━━━ Collected data ━━━
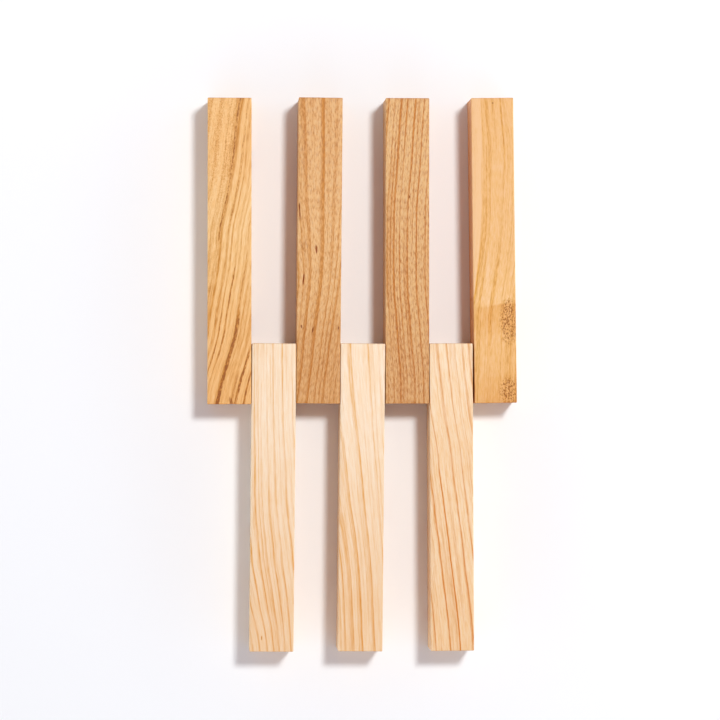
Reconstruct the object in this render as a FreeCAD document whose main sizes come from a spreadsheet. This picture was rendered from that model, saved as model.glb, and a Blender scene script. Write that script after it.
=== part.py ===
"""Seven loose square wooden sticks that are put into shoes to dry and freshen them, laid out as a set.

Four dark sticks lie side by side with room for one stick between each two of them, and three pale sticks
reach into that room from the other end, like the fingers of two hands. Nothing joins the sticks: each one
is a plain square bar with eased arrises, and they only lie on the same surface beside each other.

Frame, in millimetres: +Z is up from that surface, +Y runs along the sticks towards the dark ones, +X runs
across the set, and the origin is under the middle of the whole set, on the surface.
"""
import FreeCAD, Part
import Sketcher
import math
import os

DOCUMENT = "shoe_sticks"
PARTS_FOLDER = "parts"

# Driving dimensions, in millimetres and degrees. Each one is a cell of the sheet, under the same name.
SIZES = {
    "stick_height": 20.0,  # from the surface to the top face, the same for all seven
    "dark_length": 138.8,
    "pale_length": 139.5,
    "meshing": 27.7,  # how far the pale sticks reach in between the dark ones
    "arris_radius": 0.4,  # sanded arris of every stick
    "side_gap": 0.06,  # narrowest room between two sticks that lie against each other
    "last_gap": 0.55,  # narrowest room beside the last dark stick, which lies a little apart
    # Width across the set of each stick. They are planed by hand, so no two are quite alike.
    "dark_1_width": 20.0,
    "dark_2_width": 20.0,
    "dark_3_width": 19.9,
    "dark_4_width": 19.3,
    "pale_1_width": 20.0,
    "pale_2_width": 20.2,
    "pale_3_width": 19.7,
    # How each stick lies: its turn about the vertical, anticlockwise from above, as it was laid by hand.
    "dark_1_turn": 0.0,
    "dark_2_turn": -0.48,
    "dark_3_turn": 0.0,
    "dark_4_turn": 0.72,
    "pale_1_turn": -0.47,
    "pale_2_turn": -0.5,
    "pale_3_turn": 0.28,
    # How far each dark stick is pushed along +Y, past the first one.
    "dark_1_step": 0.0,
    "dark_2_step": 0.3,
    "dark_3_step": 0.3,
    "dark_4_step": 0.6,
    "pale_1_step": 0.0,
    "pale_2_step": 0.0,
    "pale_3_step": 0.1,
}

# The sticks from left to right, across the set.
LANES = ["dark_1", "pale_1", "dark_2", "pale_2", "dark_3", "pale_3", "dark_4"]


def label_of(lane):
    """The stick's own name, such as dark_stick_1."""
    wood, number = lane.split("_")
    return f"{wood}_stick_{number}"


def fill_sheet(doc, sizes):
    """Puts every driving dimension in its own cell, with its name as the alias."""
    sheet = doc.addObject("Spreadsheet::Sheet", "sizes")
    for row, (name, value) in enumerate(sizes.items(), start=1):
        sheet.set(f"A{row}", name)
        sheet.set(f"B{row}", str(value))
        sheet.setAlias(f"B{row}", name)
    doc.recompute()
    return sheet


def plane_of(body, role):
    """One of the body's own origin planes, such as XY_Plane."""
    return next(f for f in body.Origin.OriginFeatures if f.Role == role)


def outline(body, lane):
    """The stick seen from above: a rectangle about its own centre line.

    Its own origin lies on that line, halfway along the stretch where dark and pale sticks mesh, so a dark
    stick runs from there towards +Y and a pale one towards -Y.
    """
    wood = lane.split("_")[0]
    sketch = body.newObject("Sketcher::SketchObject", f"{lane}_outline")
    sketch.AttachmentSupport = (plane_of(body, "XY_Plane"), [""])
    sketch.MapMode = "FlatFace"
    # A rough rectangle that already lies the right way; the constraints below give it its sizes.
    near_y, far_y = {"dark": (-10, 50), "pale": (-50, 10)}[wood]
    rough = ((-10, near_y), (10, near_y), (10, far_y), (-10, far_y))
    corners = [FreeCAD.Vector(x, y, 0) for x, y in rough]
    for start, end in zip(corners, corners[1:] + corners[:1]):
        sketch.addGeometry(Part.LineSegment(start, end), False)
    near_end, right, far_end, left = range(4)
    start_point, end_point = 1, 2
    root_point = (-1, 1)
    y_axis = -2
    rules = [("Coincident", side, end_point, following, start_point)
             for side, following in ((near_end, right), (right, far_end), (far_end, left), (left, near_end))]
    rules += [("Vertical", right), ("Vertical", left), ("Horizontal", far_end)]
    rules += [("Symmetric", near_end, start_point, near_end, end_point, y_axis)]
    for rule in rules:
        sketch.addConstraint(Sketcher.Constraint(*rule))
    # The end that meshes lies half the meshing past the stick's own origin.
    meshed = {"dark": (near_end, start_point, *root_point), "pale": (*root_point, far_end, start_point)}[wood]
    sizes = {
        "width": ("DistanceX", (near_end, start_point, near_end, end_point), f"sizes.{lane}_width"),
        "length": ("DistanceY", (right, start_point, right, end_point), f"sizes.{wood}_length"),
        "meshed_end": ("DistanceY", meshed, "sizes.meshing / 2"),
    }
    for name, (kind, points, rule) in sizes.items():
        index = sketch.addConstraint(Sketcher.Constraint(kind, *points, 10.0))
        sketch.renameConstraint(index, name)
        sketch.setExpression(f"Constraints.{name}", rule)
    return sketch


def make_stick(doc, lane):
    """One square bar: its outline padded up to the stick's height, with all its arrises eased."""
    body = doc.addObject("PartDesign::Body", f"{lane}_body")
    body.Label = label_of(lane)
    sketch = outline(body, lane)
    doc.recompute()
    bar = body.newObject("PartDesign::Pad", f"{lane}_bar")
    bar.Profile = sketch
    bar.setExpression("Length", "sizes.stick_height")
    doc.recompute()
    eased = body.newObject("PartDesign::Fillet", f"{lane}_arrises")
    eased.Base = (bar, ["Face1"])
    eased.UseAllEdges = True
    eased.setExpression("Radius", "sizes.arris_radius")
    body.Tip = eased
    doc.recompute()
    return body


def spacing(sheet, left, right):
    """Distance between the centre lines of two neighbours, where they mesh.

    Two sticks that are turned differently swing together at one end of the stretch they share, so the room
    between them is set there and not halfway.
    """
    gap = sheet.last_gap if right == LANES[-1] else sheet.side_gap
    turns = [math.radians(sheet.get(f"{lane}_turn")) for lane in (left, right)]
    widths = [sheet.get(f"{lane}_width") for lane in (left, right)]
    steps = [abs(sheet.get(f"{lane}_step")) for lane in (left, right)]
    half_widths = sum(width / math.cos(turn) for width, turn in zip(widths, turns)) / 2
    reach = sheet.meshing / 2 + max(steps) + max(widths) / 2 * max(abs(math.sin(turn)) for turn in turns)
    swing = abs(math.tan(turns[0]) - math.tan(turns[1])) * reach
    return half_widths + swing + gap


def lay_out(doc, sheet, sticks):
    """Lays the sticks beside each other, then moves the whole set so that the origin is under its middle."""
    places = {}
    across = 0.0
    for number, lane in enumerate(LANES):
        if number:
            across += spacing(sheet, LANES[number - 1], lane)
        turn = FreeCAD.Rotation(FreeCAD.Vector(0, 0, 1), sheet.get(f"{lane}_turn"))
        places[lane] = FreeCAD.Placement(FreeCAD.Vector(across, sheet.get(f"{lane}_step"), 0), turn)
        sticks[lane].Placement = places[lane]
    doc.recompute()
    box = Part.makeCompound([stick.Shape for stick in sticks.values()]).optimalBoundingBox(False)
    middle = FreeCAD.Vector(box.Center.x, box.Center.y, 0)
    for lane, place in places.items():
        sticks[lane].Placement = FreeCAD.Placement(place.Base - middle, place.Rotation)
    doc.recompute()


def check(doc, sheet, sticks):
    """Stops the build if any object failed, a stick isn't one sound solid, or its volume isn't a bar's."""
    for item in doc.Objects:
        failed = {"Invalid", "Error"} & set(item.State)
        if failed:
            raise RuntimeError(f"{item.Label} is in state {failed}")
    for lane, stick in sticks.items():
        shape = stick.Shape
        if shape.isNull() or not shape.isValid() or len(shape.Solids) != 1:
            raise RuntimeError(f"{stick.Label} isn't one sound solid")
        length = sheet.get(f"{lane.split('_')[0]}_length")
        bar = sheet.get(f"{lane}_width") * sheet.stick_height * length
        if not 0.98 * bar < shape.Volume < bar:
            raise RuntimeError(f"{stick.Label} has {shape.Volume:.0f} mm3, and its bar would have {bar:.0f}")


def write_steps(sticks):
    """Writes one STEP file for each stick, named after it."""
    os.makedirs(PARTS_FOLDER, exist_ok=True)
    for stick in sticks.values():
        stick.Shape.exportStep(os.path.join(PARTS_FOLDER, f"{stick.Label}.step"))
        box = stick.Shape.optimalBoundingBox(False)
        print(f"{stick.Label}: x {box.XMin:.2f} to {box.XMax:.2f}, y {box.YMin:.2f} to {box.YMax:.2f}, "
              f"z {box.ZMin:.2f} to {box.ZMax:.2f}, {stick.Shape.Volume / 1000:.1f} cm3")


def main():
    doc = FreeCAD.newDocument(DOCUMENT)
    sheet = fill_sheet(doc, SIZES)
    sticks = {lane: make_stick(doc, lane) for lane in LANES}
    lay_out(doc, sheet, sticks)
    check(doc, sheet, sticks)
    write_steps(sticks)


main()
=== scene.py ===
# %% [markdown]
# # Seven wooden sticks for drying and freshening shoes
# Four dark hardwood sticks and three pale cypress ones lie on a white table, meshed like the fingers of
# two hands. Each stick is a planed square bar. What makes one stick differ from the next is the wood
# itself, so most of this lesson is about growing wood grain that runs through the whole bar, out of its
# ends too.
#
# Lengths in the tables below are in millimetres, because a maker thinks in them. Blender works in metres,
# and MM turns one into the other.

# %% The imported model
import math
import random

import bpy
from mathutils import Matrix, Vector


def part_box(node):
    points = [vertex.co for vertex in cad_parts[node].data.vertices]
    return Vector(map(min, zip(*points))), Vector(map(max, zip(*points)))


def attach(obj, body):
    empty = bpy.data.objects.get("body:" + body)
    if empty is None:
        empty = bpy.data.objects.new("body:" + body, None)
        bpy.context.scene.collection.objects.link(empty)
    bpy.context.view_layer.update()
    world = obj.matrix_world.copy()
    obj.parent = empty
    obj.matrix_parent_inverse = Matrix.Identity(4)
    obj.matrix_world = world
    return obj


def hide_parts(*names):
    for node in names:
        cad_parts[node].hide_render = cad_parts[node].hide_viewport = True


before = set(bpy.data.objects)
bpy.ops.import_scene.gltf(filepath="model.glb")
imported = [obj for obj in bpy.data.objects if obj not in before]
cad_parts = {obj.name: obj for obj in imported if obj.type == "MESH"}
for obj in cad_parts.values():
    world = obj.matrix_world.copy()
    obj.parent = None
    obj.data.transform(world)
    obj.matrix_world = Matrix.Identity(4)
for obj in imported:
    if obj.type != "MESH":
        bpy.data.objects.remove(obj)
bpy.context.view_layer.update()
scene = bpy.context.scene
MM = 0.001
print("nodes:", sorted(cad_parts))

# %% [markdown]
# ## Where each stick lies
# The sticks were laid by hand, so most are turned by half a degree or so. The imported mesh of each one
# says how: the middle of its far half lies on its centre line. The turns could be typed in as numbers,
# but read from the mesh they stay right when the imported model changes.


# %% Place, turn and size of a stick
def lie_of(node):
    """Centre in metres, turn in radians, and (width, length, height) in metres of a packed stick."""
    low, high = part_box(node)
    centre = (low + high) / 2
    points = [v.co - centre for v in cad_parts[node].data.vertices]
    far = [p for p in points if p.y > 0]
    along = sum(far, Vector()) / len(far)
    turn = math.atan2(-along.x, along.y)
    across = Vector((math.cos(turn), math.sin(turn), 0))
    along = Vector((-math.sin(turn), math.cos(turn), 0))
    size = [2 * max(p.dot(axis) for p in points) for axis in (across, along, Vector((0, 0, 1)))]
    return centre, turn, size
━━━
Take the line that contains "make_stick(doc, lane) for", the line that contains "bpy.data.objects.remove(obj)", and all lines between, and give them again exactly; include no other line.

    sticks = {lane: make_stick(doc, lane) for lane in LANES}
    lay_out(doc, sheet, sticks)
    check(doc, sheet, sticks)
    write_steps(sticks)


main()
=== scene.py ===
# %% [markdown]
# # Seven wooden sticks for drying and freshening shoes
# Four dark hardwood sticks and three pale cypress ones lie on a white table, meshed like the fingers of
# two hands. Each stick is a planed square bar. What makes one stick differ from the next is the wood
# itself, so most of this lesson is about growing wood grain that runs through the whole bar, out of its
# ends too.
#
# Lengths in the tables below are in millimetres, because a maker thinks in them. Blender works in metres,
# and MM turns one into the other.

# %% The imported model
import math
import random

import bpy
from mathutils import Matrix, Vector


def part_box(node):
    points = [vertex.co for vertex in cad_parts[node].data.vertices]
    return Vector(map(min, zip(*points))), Vector(map(max, zip(*points)))


def attach(obj, body):
    empty = bpy.data.objects.get("body:" + body)
    if empty is None:
        empty = bpy.data.objects.new("body:" + body, None)
        bpy.context.scene.collection.objects.link(empty)
    bpy.context.view_layer.update()
    world = obj.matrix_world.copy()
    obj.parent = empty
    obj.matrix_parent_inverse = Matrix.Identity(4)
    obj.matrix_world = world
    return obj


def hide_parts(*names):
    for node in names:
        cad_parts[node].hide_render = cad_parts[node].hide_viewport = True


before = set(bpy.data.objects)
bpy.ops.import_scene.gltf(filepath="model.glb")
imported = [obj for obj in bpy.data.objects if obj not in before]
cad_parts = {obj.name: obj for obj in imported if obj.type == "MESH"}
for obj in cad_parts.values():
    world = obj.matrix_world.copy()
    obj.parent = None
    obj.data.transform(world)
    obj.matrix_world = Matrix.Identity(4)
for obj in imported:
    if obj.type != "MESH":
        bpy.data.objects.remove(obj)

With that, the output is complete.